Although research has shown that our willpower must be renewed every three days, even for the best of us, this has nothing to do with willpower—it has everything to do with our ability to recognize the subconscious ideas that we fall into, end up believing, and thus live our lives to—these are the pictures that rule our days.

Our old skins or habits are imprints of these very pictures. Since much of our behaviour is driven by emotions, if we feel even slightly emotionally-connected to our old skins, or emotionally indebted to the old ideas, we will never secure real change.

Luckily, our emotions—energy in motion—is something we do have control over.

However, we usually exercise very little of this power we have, because used in its most empowering form, we will inevitably upset others, and most of us tend to avoid that kind of conflict.

At the cost of keeping our lives as they are, we are anchored to our skins via emotion, so the destruction of old skins necessitate the release of those anchoring emotions. However, this isn’t easy, and is often messy.

But if we truly want to change our lives, should we give up halfway because it gets messy, because we feel a mix of guilt and shame? Or should we learn to recognize the stages of change, and the degree of friction that will come with major life changes?

The choice is yours. My notes are below, may they be of benefit:

Recognize that our change will upset existing power structures.

Because no person is an island, when we try to change our lives, especially when we try to regain power from emotional vampires, or whatever hijacked our life, we will no doubt experience friction—this is inevitable—because any change in position will naturally cause disruptions in the overall power structure.

When we upset existing power structures, we will likely experience consequences, and this is when we tend to give in.

When we upset too many people, we tend to stop, and our efforts leading up to these changes end up futile. We retract back to our old skin, and we wonder why we’re stuck again.

The only way to not be impacted by the circumstances of the old power structure, is to burn that structure to the ground and start a new life, far away from those ashes.

Every invention not only is an act of creation, fundamentally, it is an act of destruction.

While there are real limitations and constraints that come with attempting to change the directions of our lives, being held back by the shackles of the old power regime is not something we need to bend to.

The whole point of changing our lives is to cut those chains to what no longer serves us.

That means instead of giving in to the old ideas, instead of stretching back our old skins, we destroy them.

Do you ever see butterflies hanging out with caterpillars? No, and nature is very telling that way, because once you are able to fly, with all the freedom, space, and speed that comes with the power and new lifestyle of flight, why would you want to stay stuck in the slow pace of crawling on the ground?

Insects are smarter than us this way. Do you think the free flying butterflies ever miss the days of being a slow crawling caterpillar?

So why do we hold onto those old skins with so much nostalgia?

Oliver Sacks once said that, “Every memory is an act of imagination.” And that’s true, because if things were that great in the past, as we have imagined it to be, there would be no reason for us to want to change our lives.

So most of my life I had spent searching, and most of my life I had been confounded.

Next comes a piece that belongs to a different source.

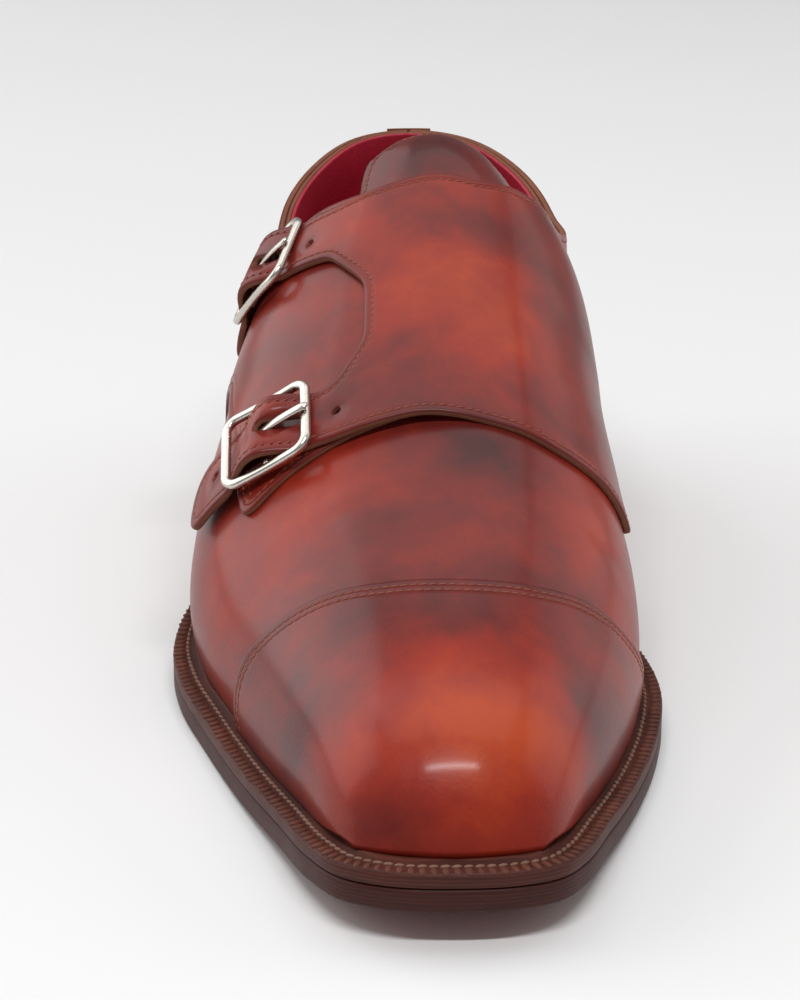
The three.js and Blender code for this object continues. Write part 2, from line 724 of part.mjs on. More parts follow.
function makeQuarter() {
  const polygon = roundedOutline([...QUARTER_FRONT, ...rearBoundary(-1, sectionOf(144), COLLAR_FRONT - 0.3)]);
  const field = (x, y) => distanceInside(polygon, x, y);
  const grid = clippedGrid([...spaced(-2, 34, 4), ...spaced(34, 224, 8).slice(1)], spaced(-118, -8, 6.2), field);
  return sheet(grid.vertices, grid.faces, () => LAYER_GAP + QUARTER_THICKNESS, () => LAYER_GAP);
}

/** Strap panel with shallow seats where the buckles and their tabs press into the straps. */
function makePanel() {
  const polygon = roundedOutline([...PANEL_FRONT, ...rearBoundary(1, sectionOf(143), COLLAR_FRONT).reverse()]);
  const slots = BUCKLES.map((buckle) => (station, girth) => {
    const { along, across } = strapPlace(buckle, station, girth);
    const middle = clamp(along, PRONG_SLOT.from + PRONG_SLOT.half, PRONG_SLOT.to - PRONG_SLOT.half);
    const gap = Math.hypot(along - middle, across);
    const scale = PRONG_SLOT.half / (gap || 1);
    const ax = middle + (along - middle) * scale;
    const ac = across * scale;
    return {
      distance: gap - PRONG_SLOT.half,
      nearest: [
        buckle.at[0] + ax * buckle.run[0] + ac * buckle.run[1],
        buckle.at[1] + ax * buckle.run[1] - ac * buckle.run[0]] };
  });
  const field = (x, y) => [distanceInside(polygon, x, y), ...slots.map((slot) => slot(x, y))]
    .reduce((least, other) => (other.distance < least.distance ? other : least));
  const columns = [...spaced(-2, 34, 4), ...spaced(34, 112, 9.8).slice(1), ...spaced(112, 218, 5.3).slice(1)];
  const rows = [...spaced(-88, -24, 4.6), ...spaced(-24, 106, 6.8).slice(1)];
  const grid = clippedGrid(columns, rows, field);
  const skin = sheet(grid.vertices, grid.faces, (x, y) => panelUnder(x, y) + PANEL_THICKNESS, panelUnder);
  let solid = toManifold([...skin.attributes.position.array]);
  for (const buckle of BUCKLES) {
    for (const geometry of [makeBuckleFrame(buckle, SEAT), makeProng(buckle, SEAT), makeTab(buckle, SEAT)]) {
      solid = solid.subtract(toManifold([...geometry.attributes.position.array]));
    }
  }
  return plain(fromManifold(solid));
}

function plain(positions) {
  const geometry = new THREE.BufferGeometry();
  geometry.setAttribute('position', new THREE.Float32BufferAttribute(positions, 3));
  geometry.computeVertexNormals();
  return geometry;
}

function makeTongue() {
  const polygon = roundedOutline(TONGUE_OUTLINE);
  const field = (x, y) => distanceInside(polygon, x, y);
  const grid = clippedGrid([...spaced(112, 140, 4), ...spaced(140, 190, 10).slice(1)], spaced(-40, 38, 5.6), field);
  const under = -UPPER_WALL - TONGUE_DROP - TONGUE_THICKNESS;
  return sheet(grid.vertices, grid.faces, () => under + TONGUE_THICKNESS, () => under, true);
}

// ---- buckles ----
/** Frame of a buckle: origin on the upper, x along the strap, y across it, z outward. */
function buckleFrame(buckle) {
  const [station, girth] = buckle.at;
  const step = 2;
  const origin = bodyPoint(station, girth);
  const z = bodyNormal(station, girth);
  const x = bodyPoint(station + step * buckle.run[0], girth + step * buckle.run[1])
    .sub(bodyPoint(station - step * buckle.run[0], girth - step * buckle.run[1]));
  const stretch = x.length() / (2 * step);
  x.addScaledVector(z, -x.dot(z)).normalize();
  return { origin, x, y: z.clone().cross(x), z, stretch };
}

/** Greatest height above the buckle's plane of a level over the upper, across the strap. */
function heightOver(buckle, frame, along, level) {
  const run = along / frame.stretch;
  const heights = [-STRAP_HALF_WIDTH, 0, STRAP_HALF_WIDTH].map((across) => {
    const station = buckle.at[0] + run * buckle.run[0] + across * buckle.run[1];
    const girth = buckle.at[1] + run * buckle.run[1] - across * buckle.run[0];
    const p = bodyPoint(station, girth).addScaledVector(bodyNormal(station, girth), level);
    return p.sub(frame.origin).dot(frame.z);
  });
  return Math.max(...heights);
}

/** Solid swept along a path of (x, y, z) with an oval or flat cross section. */
function sweep(path, halfWidth, halfHeight, closedLoop, sideways, sides) {
  const rings = path.map((p, i) => {
    const count = path.length;
    const before = path[closedLoop ? (i + count - 1) % count : Math.max(i - 1, 0)];
    const after = path[closedLoop ? (i + 1) % count : Math.min(i + 1, count - 1)];
    const forward = after.clone().sub(before).normalize();
    const wide = sideways.clone().cross(forward).normalize();
    const tall = forward.clone().cross(wide);
    return Array.from({ length: sides }, (_, k) => {
      const angle = 2 * Math.PI * (k + 0.5) / sides;
      return p.clone().addScaledVector(wide, halfWidth * Math.cos(angle))
        .addScaledVector(tall, halfHeight * Math.sin(angle));
    });
  });
  const positions = [];
  const add = (a, b, c) => positions.push(...a.toArray(), ...b.toArray(), ...c.toArray());
  const loops = closedLoop ? rings.length : rings.length - 1;
  for (let i = 0; i < loops; i += 1) {
    const a = rings[i];
    const b = rings[(i + 1) % rings.length];
    for (let k = 0; k < sides; k += 1) {
      const m = (k + 1) % sides;
      add(a[k], a[m], b[m]);
      add(a[k], b[m], b[k]);
    }
  }
  if (!closedLoop) {
    const [first, last] = [rings[0], rings[rings.length - 1]];
    for (let k = 1; k + 1 < sides; k += 1) {
      add(first[0], first[k + 1], first[k]);
      add(last[0], last[k], last[k + 1]);
    }
  }
  return positions;
}

/** Indexed manifold solid from loose triangles. */
function toManifold(positions) {
  const names = new Map();
  const vertices = [];
  const indices = [];
  for (let i = 0; i < positions.length; i += 3) {
    const point = positions.slice(i, i + 3);
    const key = point.map((v) => Math.round(v * 2000)).join(' ');
    if (!names.has(key)) {
      names.set(key, vertices.length / 3);
      vertices.push(...point);
    }
    indices.push(names.get(key));
  }
  const mesh = new wasm.Mesh({
    numProp: 3, vertProperties: new Float32Array(vertices), triVerts: new Uint32Array(indices) });
  mesh.merge();
  const solid = new wasm.Manifold(mesh);
  return solid.volume() < 0 ? null : solid;
}

function fromManifold(solid) {
  const mesh = solid.getMesh();
  const positions = [];
  for (const index of mesh.triVerts) {
    for (let k = 0; k < 3; k += 1) positions.push(mesh.vertProperties[index * mesh.numProp + k]);
  }
  return positions;
}

/** Geometry of loose triangles carried from a buckle's frame into the shoe. */
function fromFrame(frame, positions) {
  const turn = new THREE.Matrix4().makeBasis(frame.x, frame.y, frame.z).setPosition(frame.origin);
  const geometry = new THREE.BufferGeometry();
  geometry.setAttribute('position', new THREE.Float32BufferAttribute(positions, 3));
  geometry.applyMatrix4(turn);
  geometry.computeVertexNormals();
  return geometry;
}

/** Heights in a buckle's frame of the near, centre and far bars. */
function barHeights(buckle, frame) {
  const clear = OVER_QUARTER + PANEL_THICKNESS + GAP + FRAME_BAR_HALF;
  return {
    near: heightOver(buckle, frame, -FRAME_REACH, clear + 0.2),
    centre: OVER_QUARTER + TAB_THICKNESS + 0.15 + BAR_RADIUS + 0.15,
    far: heightOver(buckle, frame, FRAME_REACH, clear + 0.2) };
}

/** Height of the frame's own line at x, through its three bars. */
function frameHeight(heights, x) {
  const t = x / FRAME_REACH;
  const bow = (heights.near + heights.far) / 2 - heights.centre;
  return heights.centre + (heights.far - heights.near) / 2 * t + bow * t * t;
}

const upward = new THREE.Vector3(0, 0, 1);
const sideward = new THREE.Vector3(0, 1, 0);

function makeBuckleFrame(buckle, grow = 0) {
  const frame = buckleFrame(buckle);
  const heights = barHeights(buckle, frame);
  const path = [];
  const corner = FRAME_CORNER;
  const corners = [[1, 1, 0], [-1, 1, 90], [-1, -1, 180], [1, -1, 270]];
  for (const [sx, sy, turn] of corners) {
    for (let k = 0; k <= 5; k += 1) {
      const angle = (turn + 18 * k) * Math.PI / 180;
      const x = sx * (FRAME_REACH - corner) + corner * Math.cos(angle);
      const y = sy * (FRAME_HALF_WIDTH - corner) + corner * Math.sin(angle);
      path.push(new THREE.Vector3(x, y, frameHeight(heights, x)));
    }
  }
  const loop = toManifold(sweep(path, FRAME_BAR_HALF + grow, FRAME_BAR_HALF * 0.85 + grow, true, upward, 8));
  const bar = [-1, 1].map((s) => new THREE.Vector3(0, s * FRAME_HALF_WIDTH, heights.centre));
  const centre = toManifold(sweep(bar, BAR_RADIUS + grow, BAR_RADIUS + grow, false, upward, 8));
  return fromFrame(frame, fromManifold(loop.add(centre)));
}

const ring = (angle, radius, height) => new THREE.Vector3(
  radius * Math.cos(angle * Math.PI / 180), 0, height + radius * Math.sin(angle * Math.PI / 180));

function makeProng(buckle, grow = 0) {
  const frame = buckleFrame(buckle);
  const heights = barHeights(buckle, frame);
  const radius = BAR_RADIUS + 0.15 + PRONG_THICKNESS / 2;
  const path = [];
  for (let angle = -160; angle <= 95; angle += 25.5) path.push(ring(angle, radius, heights.centre));
  const rest = heights.near + FRAME_BAR_HALF * 0.85 + 0.12 + PRONG_THICKNESS / 2;
  path.push(new THREE.Vector3(-FRAME_REACH * 0.55, 0, mix(heights.centre + radius, rest, 0.62) + 0.5));
  path.push(new THREE.Vector3(-FRAME_REACH, 0, rest));
  path.push(new THREE.Vector3(-FRAME_REACH - 1.6, 0, rest - 0.1));
  return fromFrame(frame, sweep(path, PRONG_THICKNESS / 2 + grow, PRONG_HALF_WIDTH + grow, false, sideward, 8));
}

function makeTab(buckle, grow = 0) {
  const frame = buckleFrame(buckle);
  const heights = barHeights(buckle, frame);
  const radius = BAR_RADIUS + 0.15 + TAB_THICKNESS / 2;
  const level = OVER_QUARTER + TAB_THICKNESS / 2;
  const path = [7, 5.2, 3.4].map((x) => new THREE.Vector3(x, 0, heightOver(buckle, frame, x, level)));
  for (let angle = -90; angle >= -330; angle -= 24) path.push(ring(angle, radius, heights.centre));
  const thick = TAB_THICKNESS / 2 + grow;
  const loose = [];
  const rings = path.map((p, i) => {
    const before = path[Math.max(i - 1, 0)];
    const after = path[Math.min(i + 1, path.length - 1)];
    const forward = after.clone().sub(before).normalize();
    const across = new THREE.Vector3(-forward.z, 0, forward.x);
    return [[1, 1], [1, -1], [-1, -1], [-1, 1]].map(([w, h]) => p.clone()
      .addScaledVector(sideward, w * (TAB_HALF_WIDTH + grow)).addScaledVector(across, h * thick));
  });
  const add = (a, b, c) => loose.push(...a.toArray(), ...b.toArray(), ...c.toArray());
  for (let i = 0; i + 1 < rings.length; i += 1) {
    for (let k = 0; k < 4; k += 1) {
      const m = (k + 1) % 4;
      add(rings[i][k], rings[i + 1][m], rings[i][m]);
      add(rings[i][k], rings[i + 1][k], rings[i + 1][m]);
    }
  }
  const [first, last] = [rings[0], rings[rings.length - 1]];
  for (const k of [1, 2]) {
    add(first[0], first[k], first[k + 1]);
    add(last[0], last[k + 1], last[k]);
  }
  const slotHalf = PRONG_HALF_WIDTH + 0.4 - grow;
  const cutter = new THREE.BoxGeometry(9.2, 2 * slotHalf, 12).toNonIndexed();
  cutter.translate(3.2 - 4.6, 0, heights.centre);
  const strip = toManifold(loose);
  return fromFrame(frame, fromManifold(strip.subtract(toManifold([...cutter.attributes.position.array]))));
}

// ---- assembly ----
const LEATHER = 0x7a2a1a;
const heelTop = (u) => soleUnder(u) - GAP;
const pieces = [
  ['outsole', makeOutsole(), 0x3a1d14],
  ['welt', makeWelt(), 0x4a2a1c],
  ['insole', makeInsole(), 0x9a1b24],
  ['heel_stack', makeHeel(heelTop, () => TOP_PIECE_THICKNESS + GAP, 0.4, 0.4 + HEEL_TAPER * 0.7), 0x2a1712],
  ['heel_top_piece', makeHeel(() => TOP_PIECE_THICKNESS, () => 0, 0.4 + HEEL_TAPER * 0.7, 0.4 + HEEL_TAPER), 0x1c1210],
  ['upper', makeUpper(), LEATHER],
  ['toe_cap', makeToeCap(), 0x8a3020],
  ['outer_quarter', makeQuarter(), 0x6f2719],
  ['strap_panel', makePanel(), 0x93361f],
  ['tongue', makeTongue(), 0x6a2a20],
  ['buckle_tab_upper', makeTab(BUCKLE_UPPER), LEATHER],
  ['buckle_tab_lower', makeTab(BUCKLE_LOWER), LEATHER],
  ['buckle_frame_upper', makeBuckleFrame(BUCKLE_UPPER), 0xc9c5bb],
  ['buckle_frame_lower', makeBuckleFrame(BUCKLE_LOWER), 0xc9c5bb],
  ['buckle_prong_upper', makeProng(BUCKLE_UPPER), 0xc9c5bb],
  ['buckle_prong_lower', makeProng(BUCKLE_LOWER), 0xc9c5bb]];

const shoe = new THREE.Group();
const box = new THREE.Box3();
for (const [, geometry] of pieces) {
  geometry.computeBoundingBox();
  box.union(geometry.boundingBox);
}
const centre = box.getCenter(new THREE.Vector3());
for (const [name, geometry, color] of pieces) {
  geometry.translate(-centre.x, -centre.y, -box.min.z);
  const metal = name.startsWith('buckle_frame') || name.startsWith('buckle_prong');
  const finish = new THREE.MeshStandardMaterial({ color, metalness: metal ? 0.9 : 0, roughness: metal ? 0.3 : 0.5 });
  const mesh = new THREE.Mesh(geometry, finish);
  mesh.name = name;
  shoe.add(mesh);
}
export default shoe;
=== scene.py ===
"""Right-foot leather shoe with a toe cap and two buckled straps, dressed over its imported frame.

Sizes are in millimetres until a mesh is made. Shoe lengths run forward from the back of the heel.
A station is a length walked along the shoe's middle, a girth is measured down from the ridge of
the instep, positive on the inner side.
"""
import logging
import math
from collections.abc import Callable, Sequence
from dataclasses import dataclass, field
from enum import Enum
from typing import Any

import bpy
import numpy as np
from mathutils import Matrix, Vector
from mathutils.geometry import delaunay_2d_cdt


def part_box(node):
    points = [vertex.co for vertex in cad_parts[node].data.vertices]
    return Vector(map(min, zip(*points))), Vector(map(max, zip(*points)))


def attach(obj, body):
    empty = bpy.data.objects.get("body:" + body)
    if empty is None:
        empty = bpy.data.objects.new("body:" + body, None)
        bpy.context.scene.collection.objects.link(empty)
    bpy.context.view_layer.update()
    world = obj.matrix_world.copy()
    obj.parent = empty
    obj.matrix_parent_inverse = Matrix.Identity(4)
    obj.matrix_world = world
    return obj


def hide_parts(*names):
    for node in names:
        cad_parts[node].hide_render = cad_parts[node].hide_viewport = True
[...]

Growing up third culture and nomadic, I have experienced a life both richer and darker beyond my years—and consequently, I have immersed myself in self-help books for the past decade, while dissociating from, and fervently believing in, various convictions I’ve had about life.

Only until recently, did I realize the following:

The answer to changing one’s life isn’t adding on or pivoting, it’s destroying and replacing.

True and lasting transformation can only come from within, that means limiting the number of skins we have, by not shelving the old skins—but destroying them for good, and for our peace.

Until that happens, we will have a hard time recognizing ourselves with too many skins on display, and too many pictures of how it should be distracting us from what’s real.

Another problem with too many skins on display, is that they will naturally reject one another, and this is a fight where the old skin tends to win, but not by virtue—only by having deeper roots to our narratives thus far. Deeper roots mean deeper emotions, and deep-rooted emotions to the old pictures are what holds us back from our new lives.

Each skin dictates a role we play in life, and with each skin, comes a set of limitations, a code of unconscious programming, and an imprint of a subconscious picture that will rule our lives.

While life may have given us lesson after lesson of being the target of destructive forces—including self-sabotage and self-destruction—we are simply not good at the act of destroying false and old pictures.

The act of destruction goes against everything that polite society has conditioned us with.

But because the good rules are not obeyed by malevolent people, by obeying the rules, we effectively position ourselves at the disposal of those who prey and feed on our empathic sensibilities.

Transforming our lives is a journey, and like any journey in life, there are voices that can both guide us and lead us astray.

Bruce Lee once said, “Adapt what is useful, reject what is useless, and add what is specifically your own.”

While polite society has taught us how to become better citizens, it has also made us vulnerable to the manipulations of those with darker intentions—the emotional vampires who feed on our empathy and pain.

Polite society conditioning isn’t very useful to us when we want to take charge of our own lives, so we must learn how to cultivate a healthy ability to destroy those old pictures, old skins, old habits, old rules, old affiliates, and old circles.

A burning of the past to honour our true commitment, as we embrace the new life, fully and completely.

To destroy is key, because simply letting go isn’t enough—old skins can grow legs that come back and haunt us.

Just saying no isn’t enough—evil is often more persistent than good, and time and distance can often blur our visions to what is truly in our best interest.

Through each event, and its consequent impact, we shape our lives through a compounding effect, and something as little as the echoes of the past—when compounded, can end up being the forces that derail us from our path.

While there are so many ways to change our lives—however and wherever we splice it—true and lasting transformation can only come after some intended destructions.

“Whatever we plant in our subconscious mind and nourish with repetition and emotion will one day become a reality .” ~ Earl Nightingale

May we have the strength and determination to destroy our old pictures, and release our emotions attached to those old skins—so that we nourish with repetition and emotion—only that which leads us to our next chapters, one true transformation at a time.